Wednesday, February 16, 2005

 

Mi Vida Locas



Physical State: headachey
Mental State: rubbery
Music: Jolie Holland - Escondida
Fashion sense: green t-shirt, sweats

Anyone who missed the Love and Rockets bandwagon in the 80s can finally catch up with this exhaustive 700+pg release from Fantagraphics. One of the best comics ever created (and still worthy of an onscreen version...still waiting for Terry Zwigoff to say yes to this). Here is a description from the Fantagraphics site that explains what this collection is about much better than I could. A definite cornerstone of any comic book fan's collection.

***

Dear God, it’s here! The biggest book we’ve EVER published! One of the most humane, graceful and imaginatively inexhaustible artists in American popular culture, Jaime Hernandez has created in Locas one of the great American novels of the last 25 years, graphic or otherwise. Created over 15 years from 1981 to 1996 in the pages of the legendary comic book series Love & Rockets,Locas tells the story of Maggie Chascarrillo, a bisexual, Mexican-American woman attempting to define herself in a community rife with class, race and gender issues.

Maggie’s story begins in the early-1980s Southern California rock scene, when it was shifting from the excesses of the 1970s to the gritty basics of punk and new wave. Hardcore punk rock came to the fore, and the teenaged Maggie finds herself drawn to the anarchy, energy and diversity of the scene, which in the hands becomes a very real, habitable place populated with authentic human beings rather than stereotypes. She quickly befriends Hopey Glass, a feisty anti-authoritarian punkette who quickly becomes Maggie’s on-again, off-again lover and a constant presence in her life throughout the book.

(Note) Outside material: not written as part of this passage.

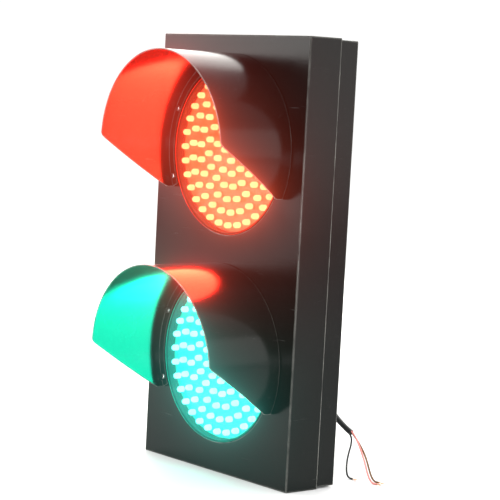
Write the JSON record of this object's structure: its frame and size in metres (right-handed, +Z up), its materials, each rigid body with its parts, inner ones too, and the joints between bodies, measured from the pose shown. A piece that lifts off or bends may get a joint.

Maggie comes of age in this tumultuous environment, with class and racial tension fueling the rising violence between punks and the already antagonistic LAPD. Hernandez’s naturalistic storytelling and mastery of body language and facial expressions, and his pitch-perfect depiction of barrio life all makes for an exhilarating read. His characters are infused with strength, intelligence, independence, imperfection, bitchiness, frailty, obsessiveness, and so much more.

Maggie evolves from an angry young punk into a mature woman. She encounters cruelties large and small and resigns herself to dashed hopes, shattered illusions, and even death with ironic acceptance. Locas presents an incomparable body of work in comics form, created over 20 years (which not coincidentally mirrors Maggie’s arc), and told with an uncompromising beauty and grace. As ALAN MOORE (author of From Hell and Watchmen) has put it, “Jaime’s art balances big white and black spaces to create a world of nuance in between, just as his writing balances our big human feelings and our small human trivias to generate its incredible emotional power. Quite simply, this is one of the twentieth centuries most significant comic creators at the peak of his form, with every line a wedding of classicism and cool.”